Reference: Abdalmanan et al., IEEE Access (2023). DOI: 10.1109/ACCESS.2023.3265207


Overview

Robotron trains a tabular Q-learning agent to navigate unknown environments using only LiDAR and a target bearing, then deploys the learned policy onto real hardware with no fine-tuning.
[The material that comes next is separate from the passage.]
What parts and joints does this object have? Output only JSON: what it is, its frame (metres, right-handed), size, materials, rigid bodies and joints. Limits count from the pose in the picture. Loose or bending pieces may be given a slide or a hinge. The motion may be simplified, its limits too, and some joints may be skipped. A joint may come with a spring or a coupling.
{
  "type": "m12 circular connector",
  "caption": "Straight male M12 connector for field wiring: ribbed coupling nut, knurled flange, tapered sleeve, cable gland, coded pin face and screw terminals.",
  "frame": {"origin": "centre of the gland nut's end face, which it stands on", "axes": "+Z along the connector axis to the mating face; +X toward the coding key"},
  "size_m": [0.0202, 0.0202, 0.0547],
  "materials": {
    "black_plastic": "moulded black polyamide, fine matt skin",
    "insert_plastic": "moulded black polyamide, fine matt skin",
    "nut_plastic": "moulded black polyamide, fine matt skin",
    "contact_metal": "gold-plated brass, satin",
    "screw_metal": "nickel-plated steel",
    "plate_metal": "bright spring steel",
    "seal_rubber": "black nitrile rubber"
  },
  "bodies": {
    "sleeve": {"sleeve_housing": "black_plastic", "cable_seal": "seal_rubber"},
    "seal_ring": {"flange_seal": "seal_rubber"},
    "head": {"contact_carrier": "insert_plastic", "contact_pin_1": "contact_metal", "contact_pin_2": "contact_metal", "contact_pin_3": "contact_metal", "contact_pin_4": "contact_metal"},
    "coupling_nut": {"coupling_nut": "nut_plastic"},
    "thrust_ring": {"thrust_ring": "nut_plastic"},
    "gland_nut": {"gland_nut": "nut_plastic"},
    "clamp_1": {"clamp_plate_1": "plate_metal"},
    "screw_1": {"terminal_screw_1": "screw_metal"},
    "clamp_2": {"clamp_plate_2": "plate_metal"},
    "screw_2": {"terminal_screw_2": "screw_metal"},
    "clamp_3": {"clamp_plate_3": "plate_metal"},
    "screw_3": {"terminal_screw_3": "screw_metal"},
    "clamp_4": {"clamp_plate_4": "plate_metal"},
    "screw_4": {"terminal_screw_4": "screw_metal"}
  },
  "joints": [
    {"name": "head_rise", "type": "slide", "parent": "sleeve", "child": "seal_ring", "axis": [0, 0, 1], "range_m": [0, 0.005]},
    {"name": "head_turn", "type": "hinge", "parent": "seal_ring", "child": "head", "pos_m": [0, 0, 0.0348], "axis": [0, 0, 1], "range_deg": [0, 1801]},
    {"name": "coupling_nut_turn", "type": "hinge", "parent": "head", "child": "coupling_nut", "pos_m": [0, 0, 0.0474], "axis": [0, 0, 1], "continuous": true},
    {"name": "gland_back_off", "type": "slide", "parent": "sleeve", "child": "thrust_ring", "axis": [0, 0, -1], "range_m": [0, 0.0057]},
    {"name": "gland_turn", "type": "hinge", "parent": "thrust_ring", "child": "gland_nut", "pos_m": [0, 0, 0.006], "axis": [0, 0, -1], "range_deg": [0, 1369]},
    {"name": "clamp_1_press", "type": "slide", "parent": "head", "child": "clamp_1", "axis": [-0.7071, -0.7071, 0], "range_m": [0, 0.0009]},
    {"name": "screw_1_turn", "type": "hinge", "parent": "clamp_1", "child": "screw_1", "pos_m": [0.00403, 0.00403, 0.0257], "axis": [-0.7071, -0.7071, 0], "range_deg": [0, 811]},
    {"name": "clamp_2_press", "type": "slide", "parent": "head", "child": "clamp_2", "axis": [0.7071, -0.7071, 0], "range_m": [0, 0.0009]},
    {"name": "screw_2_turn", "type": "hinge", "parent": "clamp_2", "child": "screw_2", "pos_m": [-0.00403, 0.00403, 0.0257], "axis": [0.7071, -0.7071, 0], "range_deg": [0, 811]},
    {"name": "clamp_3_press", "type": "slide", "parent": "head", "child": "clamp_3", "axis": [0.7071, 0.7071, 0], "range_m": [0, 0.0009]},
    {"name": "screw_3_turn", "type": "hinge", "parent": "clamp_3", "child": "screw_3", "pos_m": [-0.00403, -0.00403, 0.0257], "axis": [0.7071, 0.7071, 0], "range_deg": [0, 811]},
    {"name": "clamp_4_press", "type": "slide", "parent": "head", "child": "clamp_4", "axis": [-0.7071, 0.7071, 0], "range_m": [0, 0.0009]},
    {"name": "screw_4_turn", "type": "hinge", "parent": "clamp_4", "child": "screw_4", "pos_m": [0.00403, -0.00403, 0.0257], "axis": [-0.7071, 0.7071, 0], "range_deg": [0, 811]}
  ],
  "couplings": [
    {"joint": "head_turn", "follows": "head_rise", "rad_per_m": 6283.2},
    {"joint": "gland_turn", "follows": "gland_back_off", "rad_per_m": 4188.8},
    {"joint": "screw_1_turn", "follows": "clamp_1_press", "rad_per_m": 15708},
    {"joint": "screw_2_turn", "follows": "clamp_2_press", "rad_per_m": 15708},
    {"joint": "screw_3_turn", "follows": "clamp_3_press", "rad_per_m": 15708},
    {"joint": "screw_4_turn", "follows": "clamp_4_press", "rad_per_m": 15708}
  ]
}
The project reproduces the core VFH-QL formulation from the reference paper and introduces a set of targeted modifications that unlock hard-spawn performance and enable sim-to-real transfer.

Novel Contributions

Relative to Abdalmanan et al. (2023), this work introduces:

  • Forward-facing sector reduction — 8 omnidirectional LiDAR sectors reduced to 5 forward-facing sectors, eliminating decision-irrelevant rear observations and compressing the state space to 512 states.
  • Distance-to-target zone encoding — 4 discrete distance zones added to the state to resolve positional aliasing, expanding the space to 2,048 states.
  • Composite reward function — zone-transition bonuses, anti-oscillation penalty, and a visibility reward term, designed to shape exploration under sparse goal feedback.
  • Curriculum learning — 11 spawn positions across 4 difficulty levels, progressing from easy to full-maze starts.
  • Sim-to-real deployment — physical hardware rollout on a DAGU Wild Thumper 4WD platform (the reference paper used only a Python grid simulation).
  • Custom URDF digital twin — DAGU Wild Thumper model replacing the standard TurtleBot3 for physics-accurate training.

Results

Configuration Overall Success Hard / Full-Maze Spawns
2,048-state + curriculum (final) ~91% 87–91%
512-state baseline ~55% <7%
Fixed-spawn (no curriculum) baseline 0% 0%

The jump from 512 → 2,048 states (distance-zone encoding) and the use of curriculum learning were each individually necessary; removing either collapses hard-spawn performance.

System Architecture

Simulation & Training (ROS 2 / Gazebo / Python)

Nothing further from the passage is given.